Serena deliberately started running Azarenka back and forth like a rag doll. Serena looked like a pit-bull who, having seized its victim by the throat, was not about to let go. She showed no mercy. Shortly thereafter Azarenka fled the court, in tears. The courtside interviewer asked Serena to share her thoughts, at which point, with a level of honesty that could only be inspired by the Jehovah she believes in, Serena admitted that having observed that Azarenka was failing, she had decided to run her ragged, because that is what competition is all about. It wasn’t personal -- it was only about winning. And of course she was right. It’s the same ruthlessness that makes Serena aim straight for the body of opposing players who dare to approach the net in a doubles match. Again, it’s not personal. It’s just tennis and the desire to win. True competitors have that killer instinct.
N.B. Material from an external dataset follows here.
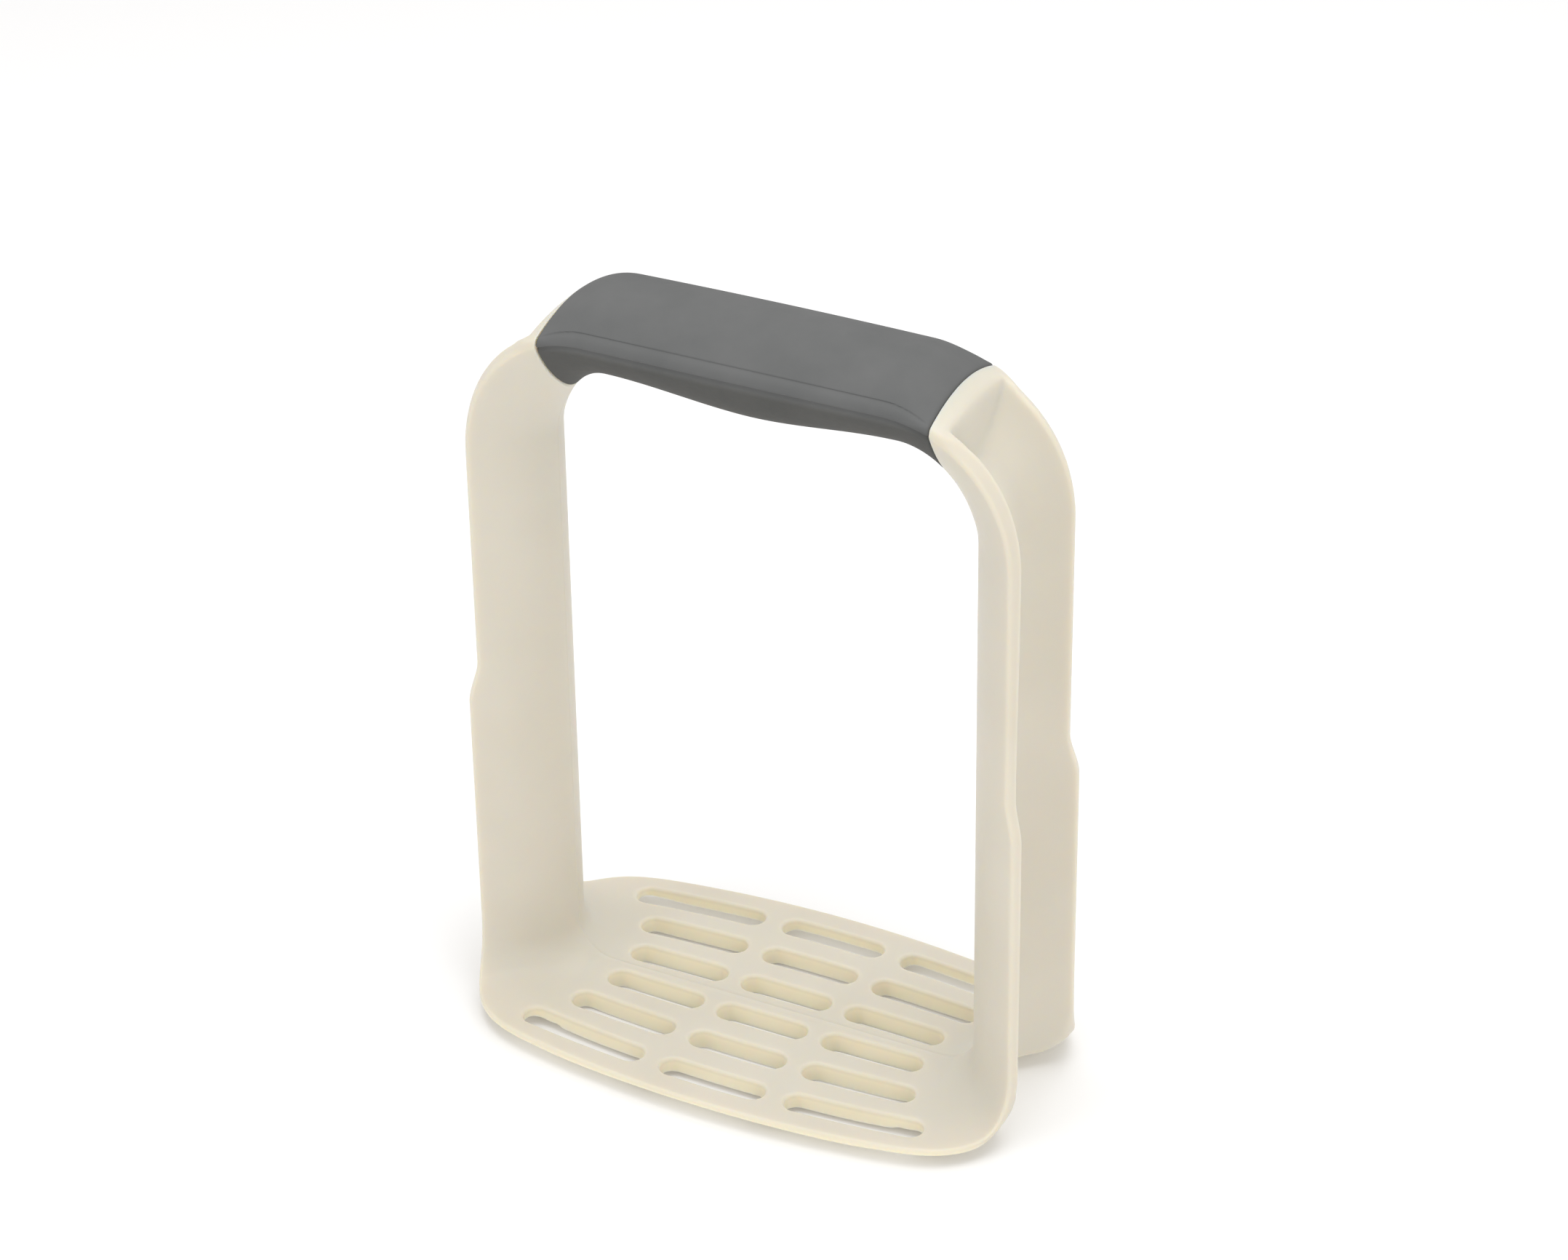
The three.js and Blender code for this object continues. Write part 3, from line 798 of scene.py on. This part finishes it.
def make_camera():
    away = Vector((math.sin(CAMERA_AZIMUTH) * math.cos(CAMERA_ELEVATION),
                   -math.cos(CAMERA_AZIMUTH) * math.cos(CAMERA_ELEVATION),
                   math.sin(CAMERA_ELEVATION)))
    right = (-away).cross(Vector((0, 0, 1))).normalized()
    up = right.cross(-away)
    rolled_right = right * math.cos(CAMERA_ROLL) + up * math.sin(CAMERA_ROLL)
    rolled_up = up * math.cos(CAMERA_ROLL) - right * math.sin(CAMERA_ROLL)
    data = bpy.data.cameras.new("camera")
    data.sensor_width = SENSOR_WIDTH
    data.lens = LENS
    data.clip_end = 50
    camera = bpy.data.objects.new("camera", data)
    turn = Matrix((rolled_right, rolled_up, away)).transposed().to_4x4()
    camera.matrix_world = Matrix.Translation(CAMERA_AIM + away * CAMERA_DISTANCE) @ turn
    bpy.context.scene.collection.objects.link(camera)
    bpy.context.scene.camera = camera


def make_floor():
    size = 4.0
    mesh = bpy.data.meshes.new("floor")
    corners = [(-size, -size), (size, -size), (size, size), (-size, size)]
    mesh.from_pydata([(x, y, cad_low.z) for x, y in corners], [], [(0, 1, 2, 3)])
    floor = bpy.data.objects.new("floor", mesh)
    bpy.context.scene.collection.objects.link(floor)
    floor.data.materials.append(floor_material())


def area_light(name, place, aim, size, watts):
    data = bpy.data.lights.new(name, "AREA")
    data.shape = "RECTANGLE"
    data.size, data.size_y = size
    data.energy = watts
    light = bpy.data.objects.new(name, data)
    direction = Vector(aim) - Vector(place)
    light.matrix_world = (Matrix.Translation(Vector(place))
                          @ direction.to_track_quat("-Z", "Y").to_matrix().to_4x4())
    bpy.context.scene.collection.objects.link(light)


def make_light():
    world = bpy.data.worlds.new("studio")
    world.use_nodes = True
    background = world.node_tree.nodes["Background"]
    background.inputs["Color"].default_value = (1.0, 0.99, 0.975, 1)
    background.inputs["Strength"].default_value = 0.64
    bpy.context.scene.world = world
    middle = (0, 0, 0.09)
    area_light("overhead", (0.1, 0.1, 1.3), middle, (1.1, 1.1), 10.3)
    area_light("left_front", (-0.8, -0.9, 0.8), middle, (0.8, 0.8), 3.6)
    area_light("right_front", (0.9, -0.75, 0.6), middle, (0.8, 0.8), 4.0)
    bpy.context.scene.view_settings.view_transform = "Standard"


# ---- Assembly ----

make_camera()
make_floor()
make_light()

moulded_frame = make_frame()
moulded_frame.data.materials.clear()
moulded_frame.data.materials.append(plastic_material())
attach(moulded_frame, "root")
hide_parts("frame")

grip_sleeve = make_grip()
grip_sleeve.data.materials.clear()
grip_sleeve.data.materials.append(grip_material())
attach(grip_sleeve, "root")
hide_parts("soft_grip")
Cry-baby Federer could use an infusion of Serena brand ruthlessness right about now.
Back to the drawing-board for Dinara
Until she faced Serena in the finals, everyone kept saying that Dinara Safina had such a terrific game. How she is able to come from behind and win. And ever since Berlin, Dinara has indeed been on an impressive run. It’s funny how a single match can change all that.
All of a sudden the same pundits who were hailing her greatness have started dumping on Dinara. How her serve sucks. Her toss is way too high. She double-faults too much. Her movement lacks fluidity. She needs to learn how to get off to a quicker start. With a height like that why doesn’t she ever come in to net? And so on. Of course, if Dinara had beaten Serena, she would have become the # 1 player in the world. And I suspect that those same naysayers would all now be singing her praises. But Serena exposed the many qualities lacking in her opponent’s game. And suddenly Dinara is not so impressive after all.
The truth is that all of these observed weaknesses in Dinara's game have always been present. Dinara has improved her fitness and her confidence but she has not really added much to her basic repertoire. And until she faced Serena, she really did not need to. That she made it to the finals in spite of lacking serious weaponry says less about her and more about the state of women's tennis. Henin's departure has made it glaringly evident that the women's game lacks depth equal to the men's. I endorse Mary Carillo's plea that it is time for the women to step up
I have many other thoughts about this Aussie Open, which I will develop as separate articles over the next few weeks. The 2009 Aussie Open was honestly one of the most exciting ever. I wish it wasn't over yet. I am already hungry for more great tennis.